Various single and dual spring arm female contact electrical terminals have been provided in the past for making electrical contact with male terminals such as pins, blades, edge card contact pads and the like. Generally, in these arrangements, the male terminal must be inserted into the female with sufficient force to overcome the resistance to insertion presented by the female terminal. The insertion force of the contact structure includes a lifting component which represents the force required to lift or spread the female contact portions apart to permit passage of the male terminal into the female and also a horizontal frictional component provided as the female contact portions wipe against the male terminal during the insertion.
In multicircuit arrangements including a large number of female terminals mounted in a connector adapted to mate with a male connector including a correspondingly large number of male terminals, the individual insertion forces associated with each pair of contacts combine so that the overall insertion force required to mate the male and female connectors can be extremely large.
Earlier efforts to provide an electrical contact structure characterized by reduced insertion force have generally included modifying the female terminal contacts. In U.S. Pat. No. 4,175,821, for example, a female terminal is disclosed including a dual opposed spring arm contact member wherein the contact portions of the opposed arms are axially offset from one another in the longitudinal direction. As the pin contact is inserted between the female spring arms, the pin engages the first spring arm on the female and lifts it out of the way, before contacting the second spring arm and moving that contact out of the way.

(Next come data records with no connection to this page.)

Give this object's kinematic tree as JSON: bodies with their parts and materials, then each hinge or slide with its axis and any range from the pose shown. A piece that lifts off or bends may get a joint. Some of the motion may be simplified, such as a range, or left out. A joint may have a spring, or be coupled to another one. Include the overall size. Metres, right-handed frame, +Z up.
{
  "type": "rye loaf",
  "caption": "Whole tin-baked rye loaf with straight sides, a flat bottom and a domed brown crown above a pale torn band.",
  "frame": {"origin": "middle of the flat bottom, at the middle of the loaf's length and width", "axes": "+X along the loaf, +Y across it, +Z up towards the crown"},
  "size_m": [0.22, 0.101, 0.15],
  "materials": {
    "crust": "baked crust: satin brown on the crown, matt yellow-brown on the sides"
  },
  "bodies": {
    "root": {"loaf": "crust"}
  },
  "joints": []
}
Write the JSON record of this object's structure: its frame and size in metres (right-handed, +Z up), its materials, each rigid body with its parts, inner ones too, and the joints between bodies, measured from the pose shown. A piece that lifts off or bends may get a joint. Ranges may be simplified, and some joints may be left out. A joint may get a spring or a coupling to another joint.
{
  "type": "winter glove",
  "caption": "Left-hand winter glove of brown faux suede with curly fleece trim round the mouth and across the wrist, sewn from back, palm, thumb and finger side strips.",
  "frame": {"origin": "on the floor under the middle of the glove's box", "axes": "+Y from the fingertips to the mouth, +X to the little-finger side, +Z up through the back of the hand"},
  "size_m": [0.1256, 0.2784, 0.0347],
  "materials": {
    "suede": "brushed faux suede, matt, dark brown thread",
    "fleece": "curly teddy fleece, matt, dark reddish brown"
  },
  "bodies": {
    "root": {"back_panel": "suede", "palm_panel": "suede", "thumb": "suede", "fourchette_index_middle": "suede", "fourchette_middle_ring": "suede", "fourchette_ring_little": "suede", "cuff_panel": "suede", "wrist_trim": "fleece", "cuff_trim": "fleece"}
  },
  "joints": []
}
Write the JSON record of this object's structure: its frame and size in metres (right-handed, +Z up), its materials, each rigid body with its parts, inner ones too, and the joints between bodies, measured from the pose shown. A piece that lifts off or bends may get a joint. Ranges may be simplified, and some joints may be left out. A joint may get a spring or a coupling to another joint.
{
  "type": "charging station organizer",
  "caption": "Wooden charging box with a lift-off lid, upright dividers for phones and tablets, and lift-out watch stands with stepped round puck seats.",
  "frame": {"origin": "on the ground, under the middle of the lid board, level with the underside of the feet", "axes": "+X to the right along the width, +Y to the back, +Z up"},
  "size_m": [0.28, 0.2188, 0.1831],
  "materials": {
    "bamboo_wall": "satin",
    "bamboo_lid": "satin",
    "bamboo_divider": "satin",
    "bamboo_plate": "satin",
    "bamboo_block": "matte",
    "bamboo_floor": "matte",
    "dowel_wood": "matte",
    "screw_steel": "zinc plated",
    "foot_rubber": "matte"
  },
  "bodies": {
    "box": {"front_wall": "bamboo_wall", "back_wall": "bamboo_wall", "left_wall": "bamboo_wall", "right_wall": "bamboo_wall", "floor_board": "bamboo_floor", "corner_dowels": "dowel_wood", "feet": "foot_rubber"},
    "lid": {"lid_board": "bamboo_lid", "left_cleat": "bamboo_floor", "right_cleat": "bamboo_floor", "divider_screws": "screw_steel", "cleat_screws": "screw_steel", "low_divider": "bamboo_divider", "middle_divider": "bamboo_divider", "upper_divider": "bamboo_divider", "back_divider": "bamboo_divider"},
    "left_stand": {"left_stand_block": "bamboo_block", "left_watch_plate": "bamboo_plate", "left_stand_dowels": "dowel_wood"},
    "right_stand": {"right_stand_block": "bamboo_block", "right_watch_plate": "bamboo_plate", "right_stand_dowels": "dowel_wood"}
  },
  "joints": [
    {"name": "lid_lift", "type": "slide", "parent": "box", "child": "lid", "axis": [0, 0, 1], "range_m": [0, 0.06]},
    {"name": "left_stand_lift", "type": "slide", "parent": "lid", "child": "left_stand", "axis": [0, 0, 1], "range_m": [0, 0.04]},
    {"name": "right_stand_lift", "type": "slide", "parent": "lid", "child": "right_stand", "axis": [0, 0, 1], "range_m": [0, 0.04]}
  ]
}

A lower peak insertion force is provided by the arrangement because the lifting force needed to deflect the female to a final mated position is broken down into two smaller lifting steps, lifting one spring arm at a time during the insertion stroke instead of two at a time. The design described in the patent has several shortcomings. For example, the female terminal is adapted to receive a conventional square pin male terminal which includes a relatively short, chamfered tip portion. The tip portion of the male terminal typically is a rough machined surface which wipes against the precious metal plated contact portion on the female. Repeated mating results in abraided contacts which tends to make the contact arrangement electrically unreliable in prolonged use. Increasing the precious metal plating in the contact area results in increased cost which is also undesireable.

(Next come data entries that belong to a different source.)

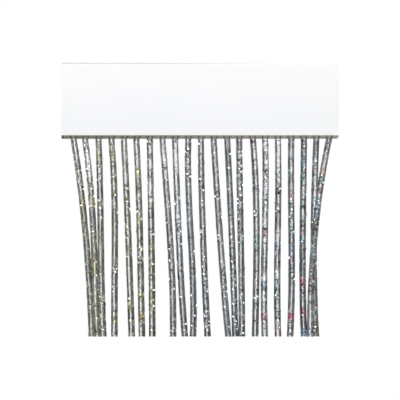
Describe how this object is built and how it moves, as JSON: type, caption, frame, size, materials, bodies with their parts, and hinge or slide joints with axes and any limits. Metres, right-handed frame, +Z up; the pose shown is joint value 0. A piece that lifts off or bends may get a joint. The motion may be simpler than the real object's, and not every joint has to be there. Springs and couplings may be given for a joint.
{
  "type": "string door curtain",
  "caption": "Short door curtain: a rigid white header channel with clear glitter tubes hanging level-cut from a narrow root strip in its mouth.",
  "frame": {"origin": "middle of the header's top face, the edge that the curtain is hung by", "axes": "+X along the header to the right as seen from the front, +Y from the front to the back, +Z up"},
  "size_m": [0.2216, 0.012, 0.2193],
  "materials": {
    "header_white": "smooth rigid white plastic, satin",
    "tube_clear": "clear soft plastic tube, glossy",
    "strip_grey": "clear plastic fused into a grey brown strip",
    "glitter_gold": "pale gold metallic flakes inside the tube wall",
    "glitter_silver": "silver metallic flakes inside the tube wall",
    "glitter_mixed": "red, pink, green, teal and blue metallic flakes inside the tube wall"
  },
  "bodies": {
    "root": {"header_channel": "header_white", "strand_strip": "tube_clear"}
  },
  "joints": []
}
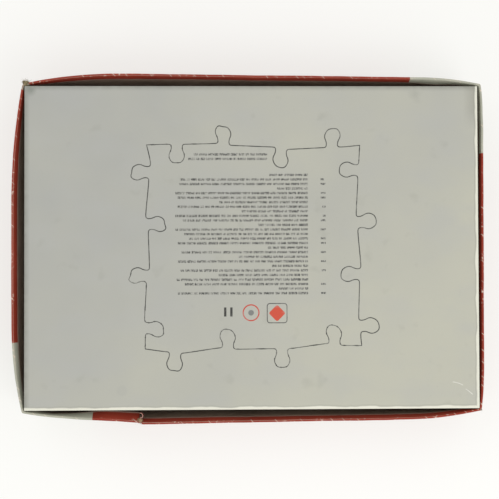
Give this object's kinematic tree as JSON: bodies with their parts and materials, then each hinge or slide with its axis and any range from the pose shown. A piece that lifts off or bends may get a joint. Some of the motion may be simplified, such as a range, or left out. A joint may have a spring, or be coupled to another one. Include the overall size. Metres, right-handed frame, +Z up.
{
  "type": "boxed jigsaw puzzle",
  "caption": "Boxed jigsaw puzzle lying face down: a worn tray pushed into a lid whose walls have bowed out, with a sealed bag of loose die-cut pieces inside",
  "frame": {"origin": "On the surface that the box lies on, under the middle of the whole box, bowed lid walls included", "axes": "+X along the long side of the box, to the right as its base is seen from above; +Y to the back; +Z up, out of the tray's plain base. The box lies face down, so the lid's picture face looks down -Z"},
  "size_m": [0.3864, 0.2866, 0.056],
  "materials": {
    "greyboard": "matte",
    "corner_tape": "matte",
    "picture_paper": "satin",
    "lid_paper": "satin",
    "tray_paper": "matte",
    "clear_film": "gloss",
    "picture_board": "satin"
  },
  "bodies": {
    "lid": {"lid_board": "greyboard", "lid_corner_stays": "corner_tape", "lid_face_sheet": "picture_paper", "lid_side_wrap": "lid_paper"},
    "tray": {"tray_board": "greyboard", "tray_corner_stays": "corner_tape", "tray_wrap": "tray_paper"},
    "bag": {"piece_bag": "clear_film", "corner_pieces": "picture_board", "edge_pieces": "picture_board", "inner_pieces_layer_1": "picture_board", "inner_pieces_layer_2": "picture_board", "inner_pieces_layer_3": "picture_board", "inner_pieces_layer_4": "picture_board", "inner_pieces_layer_5": "picture_board", "inner_pieces_layer_6": "picture_board", "inner_pieces_layer_7": "picture_board"}
  },
  "joints": [
    {"name": "tray_lift", "type": "slide", "parent": "lid", "child": "tray", "axis": [0, 0, 1], "range_m": [0, 0.15]},
    {"name": "bag_lift", "type": "slide", "parent": "lid", "child": "bag", "axis": [0, 0, 1], "range_m": [0, 0.0675]}
  ],
  "couplings": [
    {"joint": "bag_lift", "follows": "tray_lift", "ratio": 0.45}
  ]
}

Another modified low insertion force female terminal is disclosed in U.S. Pat. No. 4,607,907. The female contact in this patent is a stamped and formed terminal including a rearward box member from which extend cantilevered spring arms including contact portions at their free ends. The contact portions are axially longitudinally offset as were the contact portions in the aforementioned patent, but in addition, they are configured so that they overshoot the midline of the insertion region which permits lower spring rates to be used. The female contact further includes horizontal spacing between the cantilevered spring arms so that the contact portions are horizontally spaced one from the other. This permits the contact portions to be plated with precious metals in a lower cost process. This female contact provides a lower peak insertion force for the same reasons, i.e. the male lifts one cantilevered spring arm at a time during insertion. The overshot design of the contact portions permits lower spring rates in the spring members to be used, so that the stiffness of each spring member is reduced and the force required to lift each spring arm contact during pin insertion is reduced.

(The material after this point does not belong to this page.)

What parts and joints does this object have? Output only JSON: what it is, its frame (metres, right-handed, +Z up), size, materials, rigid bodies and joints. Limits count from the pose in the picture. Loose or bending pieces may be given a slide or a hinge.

This design also possesses several shortcomings. As with the first mentioned female, the rough cut abrasive edge of the chamfered lead-in on the male pin scrapes against the precious metal coated contact portions of the spring arms during pin insertion. Long term electrical reliability in repeated mating operations is generally not obtained. The female terminal is stamped and then formed in a manner which produces a significantly large amount of wasted sheet metal stock. Furthermore, because these female terminals are formed after stamping to provide the box portion and opposed spring arm structure, they cannot be provided on a carrier strip spaced apart by centerline spacings adapted for ready insertion in a connector housing in a single stamping operation. Instead, after they are formed, they must be repositioned to a spacing appropriate for insertion into a housing. This requires additional manufacturing and assembly steps in use.
A new approach to providing a low insertion force contact is disclosed in copending U.S. application Ser. No. 912,887, filed Sept. 26, 1986. The mating electrical contact structure described therein includes an electrically conductive elongated tubular female receptacle adapted to receive a mating male contact. The male contact has at least one resilient elongated beam. Either the female tubular receptacle or the male terminal includes a predefined longitudinally extending rotational skew or twist profile. As the male terminal is inserted into the female receptacle, the resilient beam on the male terminal is progressively deflected along the predefined rotational skew. In accordance with the design, the rotational deflection provides a torque which generates the mated contact force between the male and female contacts. The degree of the rotational skew in this contact arrangement determines the amount of progressive deflection during insertion.
The proposed design also has some shortcomings. The male terminal member in at least one embodiment must be assembled and the additional assembly steps add to the cost of the contact structure. Another disadvantage in manufacturing is encountered because the interior of the tubular female member is extremely difficult to plate with precious metals satisfactorily after it is formed. The opposed inner surfaces will create field effect interference in plating operations, resulting in poor or lower quality plating. Moreover, the contact design structure is very sensitive to misalignment of the mating female and male terminals. If the male terminal member is positioned to be slightly offset from the central axis of the tubular female, the low insertion force characteristics can be changed into very high insertion forces because a misalignment will tend to deflect or try to deflect nonresilient members in the system.